I forgot to take a picture of this DVD... Headgear

The Patlabor franchise is sick. A popular addition to the mecha genre, the Patlabor world includes large, human-like robots, named "Labors," who essentially work in Amazon warehouses. The Labors produce labor more effectively than humans, but everyone is apparently surprised when Labors begin to randomly destroy buildings and commit crimes. Who's responsible for the chaos? The robots? The programmers? The politicians? The conversation is a little too timely. Andrew Yang's Freedom Dividend would probably be popular in the political world of Patlabor.

Patlabor: The Movie is a standout for the franchise, notably directed by Palme d'Or-nominated Ghost in the Shell director Mamoru Oshii. Released in 1989 but set in 1999, the anime focuses on the tension between naughty Labors and the specialized Patrol Labors (get it, "Patlabor"—it's a portmanteau) assigned to keep the Labors in check. Members of the back-up squad running Patrol Labors begin to suspect that a Labor programmer intentionally created software that would cause the Labors to go berserk.

The Beacon is screening Patlabor: The Movie as a part of their excellent Anime Sunrise series later this month. For a crime-fighting mecha anime, I find the film surprising, philosophical, and funny. Somehow, it doesn't seem like science fiction. CHASE BURNS

Available for rental on DVD at Scarecrow Video.

***


SUBARNAREKHA
India, 1965, 128 min, Dir. Ritwik Ghatak

A gorgeous film.
A gorgeous film. JK

I learned of this film from a series on its director Ritwik Ghatak at the Lincoln Film Center in New York. I URGE you to read more about their curation and Ghatak's fantastic body of work here. But Subarnarekha was my introduction to Ghatak and the world of Bengali cinema. I was blown away, despite the translation of the subtitles being pretty off.

Named after a river that flows through West Bengal, Subarnarekha is set right after the partition of India in 1947, following Hindu East Pakistan refugee Ishwar (Abhi Bhattacharya) as he deals with the massive social upheaval while caring for his sister Sita (played by Bengali screen legend Madhabi Mukherjee) and a boy they take in from a refugee camp (Satindra Bhattacharya).

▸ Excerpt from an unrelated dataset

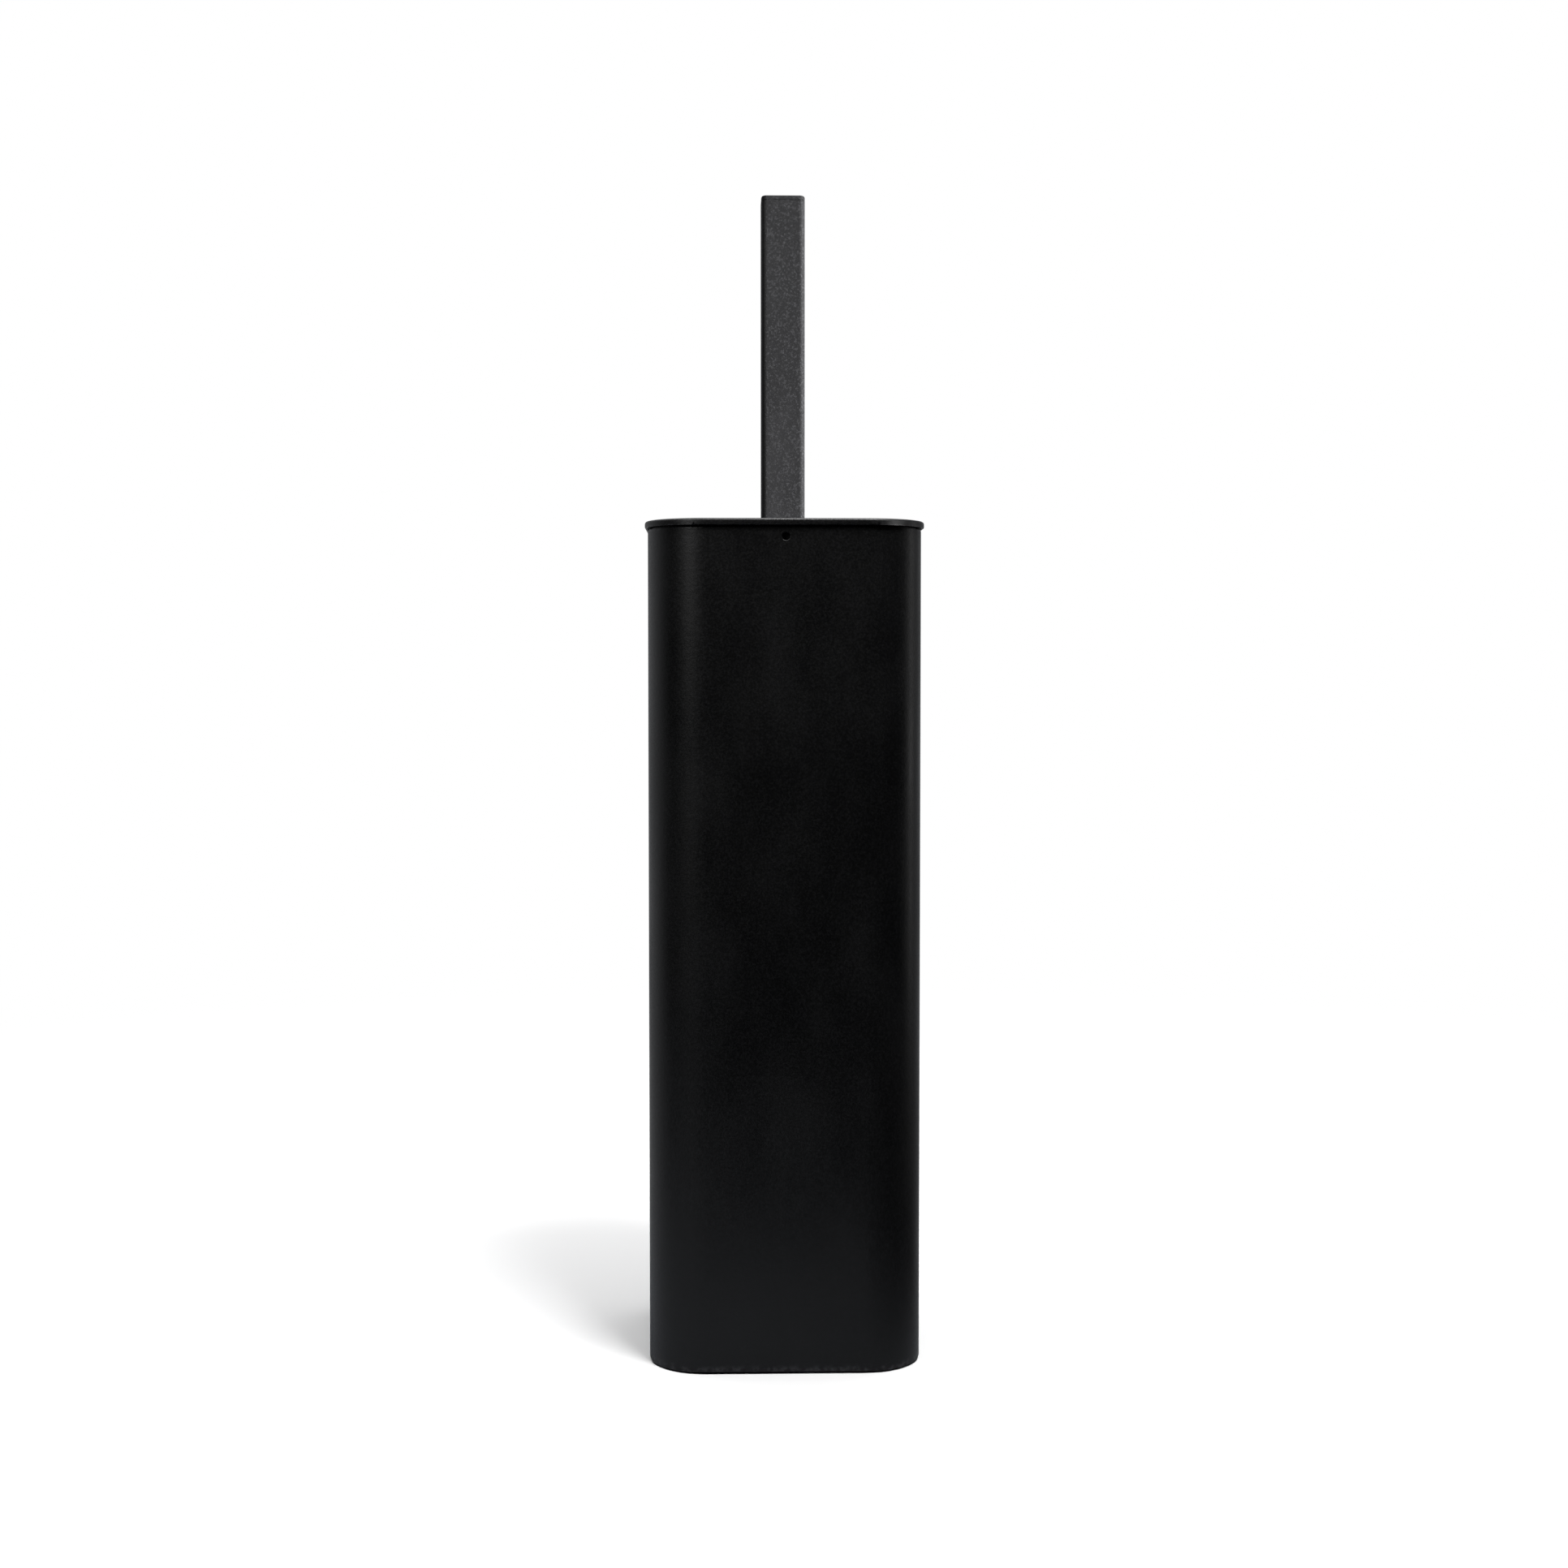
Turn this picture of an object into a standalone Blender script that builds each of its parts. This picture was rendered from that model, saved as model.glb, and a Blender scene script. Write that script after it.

When Sita, a beautiful and talented singer, and Abhiram, who plans on becoming a writer, reveal their desire to get married, it sets off a chain of events that end in tragedy. Subarnarekha upset a lot of conventions of cinema at the time with its realism, commentary on society, and beautifully zany shots. Watch for Mukherjee's gut-wrenching performance—you can almost see the sadness pool in her eyes in this film. JASMYNE KEIMIG

Available for rental on DVD at Scarecrow Video.

***

NIGHT AND THE CITY
UK | USA, 1950, 101 min, Dir. Jules Dassin

Lots of man-on-man meat fighting in this one.
Lots of man-on-man meat fighting in this one. Chase Burns

In 1948, a studio executive reportedly told American director Jules Dassin that he was about to be blacklisted. This was the McCarthy era and Dassin had been a member of Communist Party USA in the 1930s. Despite the impending blacklisting, the executive told Dassin he had enough time to make a movie, but it would probably be his last. And he had to make it fast. So, Dassin fled to the U.K. and made one of his most important films in a total rush. The result is the perplexingly dark film noir, Night and the City. (Dassin later admitted he shot the most expensive scenes first, in fear of losing funding, and didn't even read the book the movie was based on.)

Centered around an unsuccessful hustler played by actor Richard Widmark, Night and the City is primarily about a bunch of scoundrels whose plans keep going awry. (Also, I'm sorry to say this and I don't care if you disagree—Richard Windmark looked just like Tim Eyman.) Like any noir, we've got lots of crime going on: forgery, smuggling, chunky fistfights. Famously, it features an extended fight scene involving Polish strongman and wrestler Stanislaus Zbyszko. Watching this fight scene is like watching walruses whack each other for 20 minutes. You can hear the bones knock. Was I turned on? Absolutely.

The Beacon is also screening Night and the City. More here. CHASE BURNS

Available for rental on DVD at Scarecrow Video and Seattle Public Library.